How do I know if my home has lead paint?
Homes built before 1970 in suburbs like Holland Park, Mansfield and Mount Gravatt are most likely to have lead-based paint. A licensed painter can check for suspected lead paint before scraping begins. DIY lead paint test kits are available at hardware stores, but a professional assessment is more reliable if there's any doubt.
Is surface prep included in a standard painting quote?
Spot filling and sanding are typically included in most repaint quotes. Full scrape-back of badly failed paint, scaffolding for high-set homes and full-coat priming are usually quoted as separate line items. Always confirm what's covered before signing off on a price, particularly for older weatherboard or rendered homes in poor condition.
How long does surface prep take on a typical Belmont home?
On a single-storey home in reasonable condition, prep work might take half a day to a full day before painting begins. A high-set Queenslander with peeling weatherboards or multiple cracked render sections could take two to three days of prep work alone. Your painter should give you a realistic timeline as part of the quote.

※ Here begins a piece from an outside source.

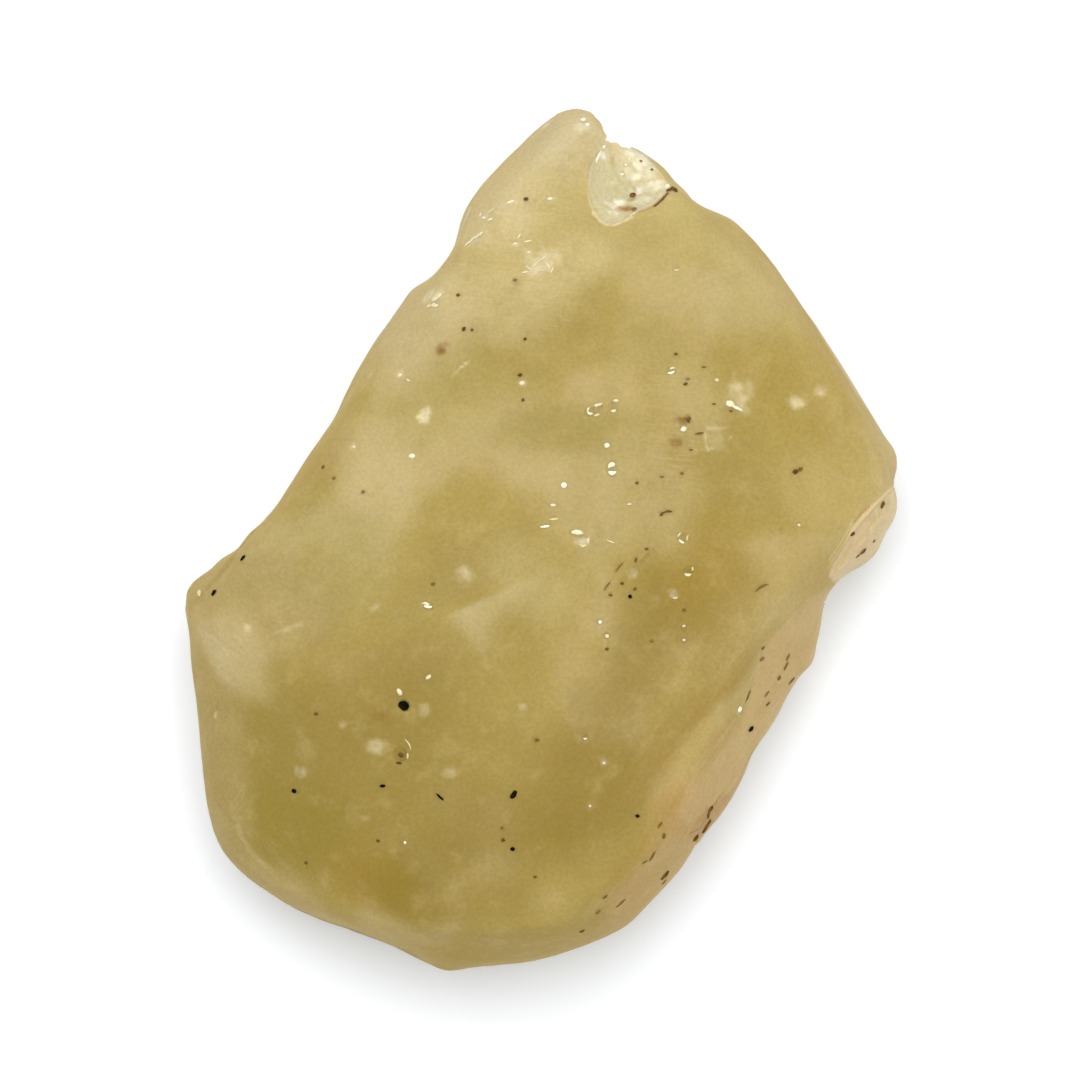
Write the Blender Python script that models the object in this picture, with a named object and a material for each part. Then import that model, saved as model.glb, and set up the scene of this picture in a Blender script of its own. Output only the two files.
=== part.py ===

What filler is used for exterior cracks on rendered walls?
Flexible acrylic fillers are typically used on rendered brick and fibre cement exteriors because they move slightly with temperature changes rather than cracking back out. Rigid plaster-based fillers tend to work better on interior plasterboard. The right product depends on the surface, location and whether the crack is active or stable.
Do I need to be home during the prep work?
For exterior prep you generally don't need to be home, provided the painter has safe access to all areas. Interior prep usually requires someone to be present, at least at the start, so the painter can discuss which surfaces need attention. Access to power and water is typically needed for pressure washing and mixing compounds.